Except that it doesn’t work this way, especially for a novice. We don’t want your muscles confused. We want them to know precisely what they have to do next workout: squat more weight than last time, below parallel. The squat leaves nothing out – there are no holes in its kinetic chain to patch up, unless you squat high. And since a guy that squats 405 x 5 deep is a bigger, stronger guy than a guy that squats 185 x 5 (or a guy that half-squats 405), the goal seems rather clear. Until you can do that, everything else is just a distraction. Hard and simple are the keys to Big and Strong.

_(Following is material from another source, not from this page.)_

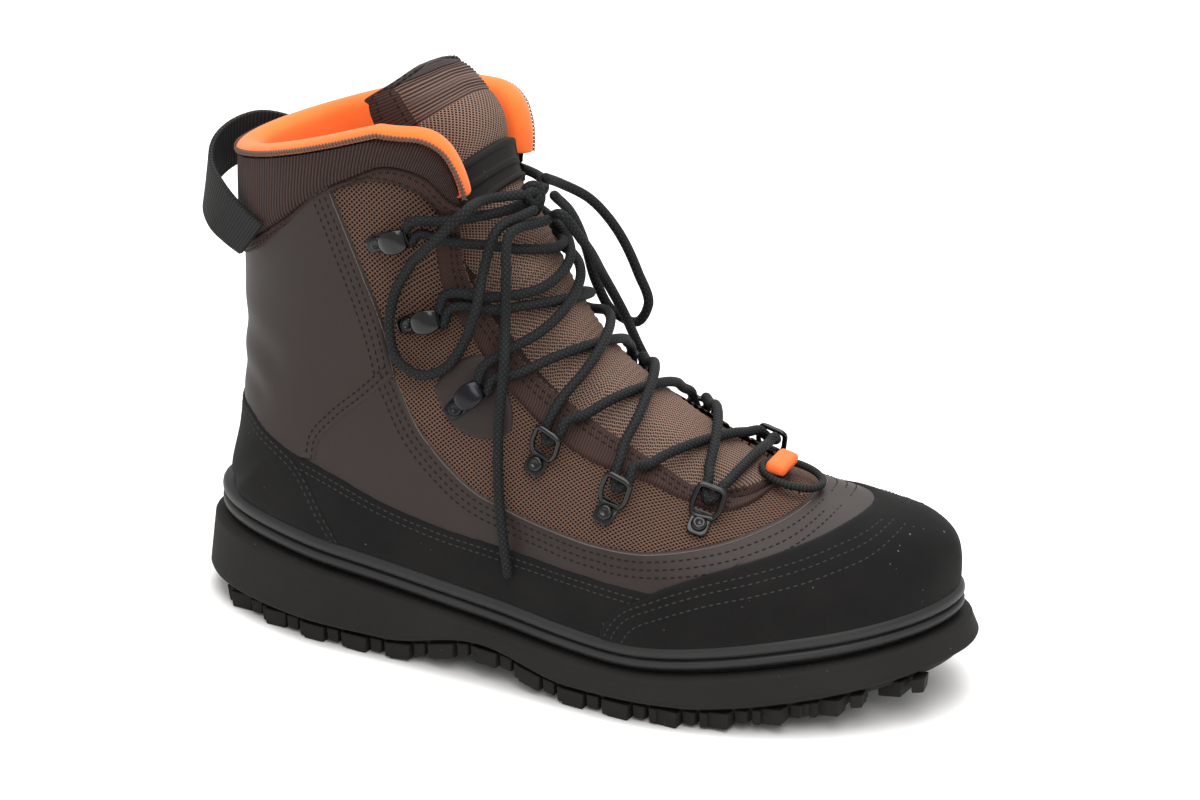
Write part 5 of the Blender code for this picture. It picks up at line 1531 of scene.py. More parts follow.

Don’t be distracted. We already know how this works. It’s worked for tens of thousands of guys for decades. Just squat below parallel, sets of five, and make sure that every workout is a little heavier than the previous workout. The rest of your training will follow suit, and you’ll have learned the most valuable lessons of the weight room: a simple, hard program works best, and that you get out of your training – and your life – exactly what you put into it.